JPT QCW (Quasi Continuous Wave) laser meets an optimized combination of light, equipment, electricity, and software; it uses a control interface and JPT standard software to realize real-time monitor and alarm to the laser status; besides, it is able to collect data and record the operations. The laser is designed with air cooling, heat dissipation, and an upper frame box and enjoys the benefits of high electro-optical conversion efficiency, low energy consumption, maintenance-free, flexible and electrically conductive. It is the ideal laser welder for precision welding and other applications.
3. Metal Plate Cutting and Welding
These applications require lasers with high-energy output and are able to make adjustments under the continuous or modulated model.
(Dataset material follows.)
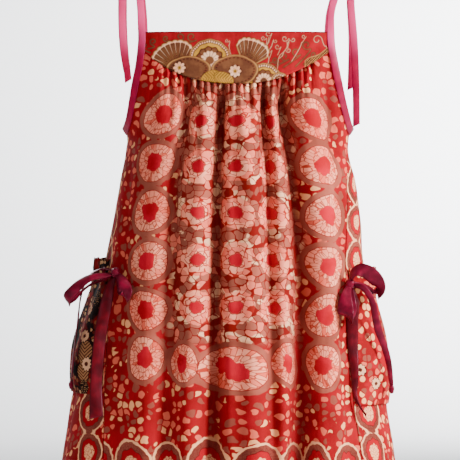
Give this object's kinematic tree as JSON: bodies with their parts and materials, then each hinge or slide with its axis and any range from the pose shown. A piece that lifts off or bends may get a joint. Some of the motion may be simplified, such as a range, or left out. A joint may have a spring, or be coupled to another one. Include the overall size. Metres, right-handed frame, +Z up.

JPT CW (Continuous Wave) Laser Series is recommended in these industries. It uses a control interface and JPT standard software to realize real-time monitoring and alarm the laser status; besides, it is able to collect data and record the operations.
The CW laser series is designed with air cooling, heat dissipation, upper frame box, and enjoys the benefits of high electro-optical conversion efficiency, low energy consumption, maintenance-free, flexible and electrically conductive.
Compared with traditional welding processes, it has high efficiency, small deformation, excellent sealing property, high seam strength, favorable appearance, high precision, and integration convenient advantages. It can be adopted to replace the traditional TIG welding process.